Published November 02, 2012
PARIS – Restructuring costs and lower sales have pushed telecoms equipment maker Alcatel-Lucent into a third-quarter loss.
Alcatel-Lucent said Friday it lost €146 million ($188 million) in the July-September quarter. That's down from a €194 million profit in the same quarter a year earlier. Sales also slid 2.8 percent to €3.6 billion.
Alcatel-Lucent's stock price plunged on the worse-then-expected loss. By midmorning Paris time, the shares were down 6 percent at €0.77.
The company is on-track to report another full-year loss in 2012, a mere year after it finally turned around steep losses stemming from the 2006 merger between France's Alcatel and Lucent of the U.S.

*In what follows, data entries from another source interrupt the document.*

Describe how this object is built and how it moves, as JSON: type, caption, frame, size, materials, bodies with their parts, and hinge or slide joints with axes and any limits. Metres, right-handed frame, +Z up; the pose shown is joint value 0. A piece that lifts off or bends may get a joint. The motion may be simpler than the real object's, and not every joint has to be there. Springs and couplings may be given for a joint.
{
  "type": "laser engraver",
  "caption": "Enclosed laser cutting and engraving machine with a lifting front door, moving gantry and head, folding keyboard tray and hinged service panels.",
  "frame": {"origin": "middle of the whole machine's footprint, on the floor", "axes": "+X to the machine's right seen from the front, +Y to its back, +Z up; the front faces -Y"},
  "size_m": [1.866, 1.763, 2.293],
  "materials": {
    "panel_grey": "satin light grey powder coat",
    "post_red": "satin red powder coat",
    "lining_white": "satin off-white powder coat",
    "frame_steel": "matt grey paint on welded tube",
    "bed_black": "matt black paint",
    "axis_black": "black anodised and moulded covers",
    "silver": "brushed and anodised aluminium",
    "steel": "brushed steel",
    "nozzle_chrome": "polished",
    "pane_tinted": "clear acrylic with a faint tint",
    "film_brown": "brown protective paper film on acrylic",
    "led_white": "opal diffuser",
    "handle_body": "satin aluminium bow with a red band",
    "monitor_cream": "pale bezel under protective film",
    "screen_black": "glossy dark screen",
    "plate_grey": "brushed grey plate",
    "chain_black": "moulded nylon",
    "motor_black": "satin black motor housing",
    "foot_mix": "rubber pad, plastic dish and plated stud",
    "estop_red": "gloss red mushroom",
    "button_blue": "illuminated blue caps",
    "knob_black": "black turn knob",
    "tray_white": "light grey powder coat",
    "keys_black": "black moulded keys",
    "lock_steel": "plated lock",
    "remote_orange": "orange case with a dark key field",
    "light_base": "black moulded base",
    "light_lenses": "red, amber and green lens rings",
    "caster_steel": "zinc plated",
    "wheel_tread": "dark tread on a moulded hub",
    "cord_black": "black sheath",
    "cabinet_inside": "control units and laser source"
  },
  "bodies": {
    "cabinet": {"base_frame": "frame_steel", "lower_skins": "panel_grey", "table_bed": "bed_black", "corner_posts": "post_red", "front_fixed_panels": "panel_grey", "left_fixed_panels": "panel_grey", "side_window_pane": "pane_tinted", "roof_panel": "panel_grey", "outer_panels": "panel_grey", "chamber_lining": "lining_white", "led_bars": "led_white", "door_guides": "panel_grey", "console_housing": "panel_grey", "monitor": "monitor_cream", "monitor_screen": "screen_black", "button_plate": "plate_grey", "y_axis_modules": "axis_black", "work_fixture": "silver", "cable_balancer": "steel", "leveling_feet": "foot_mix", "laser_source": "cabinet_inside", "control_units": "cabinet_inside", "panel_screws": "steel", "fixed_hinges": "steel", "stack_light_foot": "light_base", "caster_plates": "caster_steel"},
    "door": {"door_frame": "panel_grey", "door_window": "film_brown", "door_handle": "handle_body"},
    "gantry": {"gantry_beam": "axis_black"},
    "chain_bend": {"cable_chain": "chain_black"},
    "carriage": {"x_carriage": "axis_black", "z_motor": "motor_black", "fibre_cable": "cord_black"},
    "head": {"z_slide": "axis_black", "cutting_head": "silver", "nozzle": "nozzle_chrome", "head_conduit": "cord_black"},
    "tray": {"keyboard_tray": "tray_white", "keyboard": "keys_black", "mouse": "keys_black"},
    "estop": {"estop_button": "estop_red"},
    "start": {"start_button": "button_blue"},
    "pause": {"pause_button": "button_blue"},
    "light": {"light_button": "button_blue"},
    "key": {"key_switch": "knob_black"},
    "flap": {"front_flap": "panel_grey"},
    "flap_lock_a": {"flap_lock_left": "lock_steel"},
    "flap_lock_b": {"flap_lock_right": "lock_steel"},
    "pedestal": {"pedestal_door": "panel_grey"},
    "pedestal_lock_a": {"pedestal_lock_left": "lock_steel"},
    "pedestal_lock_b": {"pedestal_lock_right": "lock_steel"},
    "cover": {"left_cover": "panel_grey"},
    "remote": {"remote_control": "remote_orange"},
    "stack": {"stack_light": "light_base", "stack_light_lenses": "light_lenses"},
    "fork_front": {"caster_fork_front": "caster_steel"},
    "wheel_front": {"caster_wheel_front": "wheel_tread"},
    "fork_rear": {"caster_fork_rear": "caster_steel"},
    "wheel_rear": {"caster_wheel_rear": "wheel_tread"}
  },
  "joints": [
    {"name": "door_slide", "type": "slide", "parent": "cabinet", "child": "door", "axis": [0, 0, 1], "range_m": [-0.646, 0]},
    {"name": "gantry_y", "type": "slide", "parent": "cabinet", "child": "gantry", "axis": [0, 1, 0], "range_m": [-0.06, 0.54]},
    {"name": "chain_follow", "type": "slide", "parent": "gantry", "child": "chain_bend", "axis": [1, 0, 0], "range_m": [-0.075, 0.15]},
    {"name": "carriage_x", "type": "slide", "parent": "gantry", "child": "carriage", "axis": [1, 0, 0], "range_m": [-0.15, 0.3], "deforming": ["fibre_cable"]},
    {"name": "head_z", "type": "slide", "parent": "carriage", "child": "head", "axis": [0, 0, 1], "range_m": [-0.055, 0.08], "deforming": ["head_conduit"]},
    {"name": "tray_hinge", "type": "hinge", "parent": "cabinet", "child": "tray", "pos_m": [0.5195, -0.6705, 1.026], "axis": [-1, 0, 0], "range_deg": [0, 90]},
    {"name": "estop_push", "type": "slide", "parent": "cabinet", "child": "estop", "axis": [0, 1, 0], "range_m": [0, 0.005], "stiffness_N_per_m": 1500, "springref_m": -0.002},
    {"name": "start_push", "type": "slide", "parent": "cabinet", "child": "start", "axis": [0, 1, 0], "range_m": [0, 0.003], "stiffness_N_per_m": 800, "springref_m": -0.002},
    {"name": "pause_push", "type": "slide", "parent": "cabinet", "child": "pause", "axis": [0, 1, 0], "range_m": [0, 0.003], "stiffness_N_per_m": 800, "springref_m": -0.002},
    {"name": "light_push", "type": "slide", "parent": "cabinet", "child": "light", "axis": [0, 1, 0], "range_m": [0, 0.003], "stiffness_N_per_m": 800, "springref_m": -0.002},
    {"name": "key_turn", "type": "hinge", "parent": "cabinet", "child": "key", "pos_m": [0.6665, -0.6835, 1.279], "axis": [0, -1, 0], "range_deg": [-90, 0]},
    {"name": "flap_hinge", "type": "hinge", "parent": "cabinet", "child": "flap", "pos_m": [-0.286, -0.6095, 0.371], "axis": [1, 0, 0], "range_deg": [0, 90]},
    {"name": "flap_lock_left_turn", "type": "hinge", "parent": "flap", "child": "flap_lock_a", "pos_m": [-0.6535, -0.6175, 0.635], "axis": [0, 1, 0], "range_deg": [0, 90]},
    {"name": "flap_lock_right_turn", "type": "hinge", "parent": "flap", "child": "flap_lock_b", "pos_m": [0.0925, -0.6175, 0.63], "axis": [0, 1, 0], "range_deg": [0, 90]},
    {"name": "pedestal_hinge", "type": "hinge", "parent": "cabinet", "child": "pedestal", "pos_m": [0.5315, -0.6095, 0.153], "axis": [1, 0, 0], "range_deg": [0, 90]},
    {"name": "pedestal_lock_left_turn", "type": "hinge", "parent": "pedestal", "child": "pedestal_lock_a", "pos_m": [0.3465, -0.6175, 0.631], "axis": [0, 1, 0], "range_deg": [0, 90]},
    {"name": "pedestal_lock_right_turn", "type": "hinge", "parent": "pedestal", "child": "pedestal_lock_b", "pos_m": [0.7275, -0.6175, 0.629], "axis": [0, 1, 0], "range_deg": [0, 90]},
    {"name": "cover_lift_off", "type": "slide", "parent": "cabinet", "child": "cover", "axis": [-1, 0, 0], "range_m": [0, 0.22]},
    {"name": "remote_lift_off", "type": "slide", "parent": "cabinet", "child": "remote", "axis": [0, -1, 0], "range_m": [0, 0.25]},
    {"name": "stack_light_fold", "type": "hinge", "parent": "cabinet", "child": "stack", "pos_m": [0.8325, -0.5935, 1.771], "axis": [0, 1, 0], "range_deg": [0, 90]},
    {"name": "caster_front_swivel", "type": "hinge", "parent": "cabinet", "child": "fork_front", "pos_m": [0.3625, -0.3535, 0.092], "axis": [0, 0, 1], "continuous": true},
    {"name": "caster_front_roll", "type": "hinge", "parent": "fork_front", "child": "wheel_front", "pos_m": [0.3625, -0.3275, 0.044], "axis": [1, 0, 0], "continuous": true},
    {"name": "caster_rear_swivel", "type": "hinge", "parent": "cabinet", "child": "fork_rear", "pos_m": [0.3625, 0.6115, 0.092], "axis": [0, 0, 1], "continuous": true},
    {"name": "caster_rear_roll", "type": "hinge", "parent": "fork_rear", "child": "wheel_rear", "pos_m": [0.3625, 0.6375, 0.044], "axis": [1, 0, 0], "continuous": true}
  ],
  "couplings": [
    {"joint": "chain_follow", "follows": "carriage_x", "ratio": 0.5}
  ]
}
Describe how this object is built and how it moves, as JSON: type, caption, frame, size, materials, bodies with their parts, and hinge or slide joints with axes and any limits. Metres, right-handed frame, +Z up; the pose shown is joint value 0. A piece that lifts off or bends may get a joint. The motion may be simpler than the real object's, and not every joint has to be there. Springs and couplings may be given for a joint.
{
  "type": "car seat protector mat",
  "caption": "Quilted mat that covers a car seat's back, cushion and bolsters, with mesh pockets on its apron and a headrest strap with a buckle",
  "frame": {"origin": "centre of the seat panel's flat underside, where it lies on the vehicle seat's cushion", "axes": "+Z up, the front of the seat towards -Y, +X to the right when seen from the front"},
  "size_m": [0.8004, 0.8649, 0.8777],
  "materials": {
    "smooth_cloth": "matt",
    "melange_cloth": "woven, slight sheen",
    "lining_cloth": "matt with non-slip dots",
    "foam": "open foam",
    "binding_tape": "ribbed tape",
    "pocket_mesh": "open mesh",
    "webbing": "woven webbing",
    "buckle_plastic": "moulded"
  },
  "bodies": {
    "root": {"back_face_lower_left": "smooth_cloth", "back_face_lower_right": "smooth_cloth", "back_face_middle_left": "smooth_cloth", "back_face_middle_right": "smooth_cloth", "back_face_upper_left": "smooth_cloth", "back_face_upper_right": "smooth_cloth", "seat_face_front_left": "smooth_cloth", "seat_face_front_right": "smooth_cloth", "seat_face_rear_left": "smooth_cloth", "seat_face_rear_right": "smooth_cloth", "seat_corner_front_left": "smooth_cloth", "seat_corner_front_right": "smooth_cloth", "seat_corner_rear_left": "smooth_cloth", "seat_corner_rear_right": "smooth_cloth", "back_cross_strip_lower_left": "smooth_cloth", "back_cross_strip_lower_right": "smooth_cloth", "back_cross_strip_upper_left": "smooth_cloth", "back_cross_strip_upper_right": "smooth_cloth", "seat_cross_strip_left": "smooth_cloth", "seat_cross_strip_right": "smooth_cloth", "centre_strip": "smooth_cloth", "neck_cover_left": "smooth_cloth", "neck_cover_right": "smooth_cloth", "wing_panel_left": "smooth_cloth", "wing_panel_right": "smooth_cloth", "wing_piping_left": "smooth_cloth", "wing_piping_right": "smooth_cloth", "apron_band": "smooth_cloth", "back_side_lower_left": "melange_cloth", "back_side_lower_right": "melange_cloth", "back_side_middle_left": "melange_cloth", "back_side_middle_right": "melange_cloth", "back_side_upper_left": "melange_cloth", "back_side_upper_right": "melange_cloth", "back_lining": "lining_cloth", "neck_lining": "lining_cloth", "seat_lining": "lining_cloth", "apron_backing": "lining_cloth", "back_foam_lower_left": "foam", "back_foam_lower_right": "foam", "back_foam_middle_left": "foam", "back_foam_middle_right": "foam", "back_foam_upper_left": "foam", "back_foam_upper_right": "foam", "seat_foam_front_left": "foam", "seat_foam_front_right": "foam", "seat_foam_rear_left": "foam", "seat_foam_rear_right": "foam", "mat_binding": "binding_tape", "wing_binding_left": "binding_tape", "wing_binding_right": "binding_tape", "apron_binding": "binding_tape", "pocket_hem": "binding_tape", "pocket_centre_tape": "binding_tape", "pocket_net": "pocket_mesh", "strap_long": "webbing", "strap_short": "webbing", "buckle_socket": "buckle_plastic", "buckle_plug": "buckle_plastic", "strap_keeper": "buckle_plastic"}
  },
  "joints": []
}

The Franco-American company is in the middle of a €1.25 billion restructuring program aimed at cutting 5,500 jobs, ending unprofitable contracts and leaving, or reorganizing operations, in poor markets.
Chief Executive Ben Verwaayen said Alcatel is making "good progress" on the restructuring and was on track to complete the plan by the end of 2013.
Alcatel-Lucent supplies telecommunication carriers such as AT&T, Verizon and France Telecom. It competes with European rivals such as LM Ericsson AB of Sweden and Nokia Siemens Networks of Finland.
But it has struggled to turn a profit since the 2006 merger. Rounds of cost-cutting helped it make 2011 its first full-year profit since the tie-up.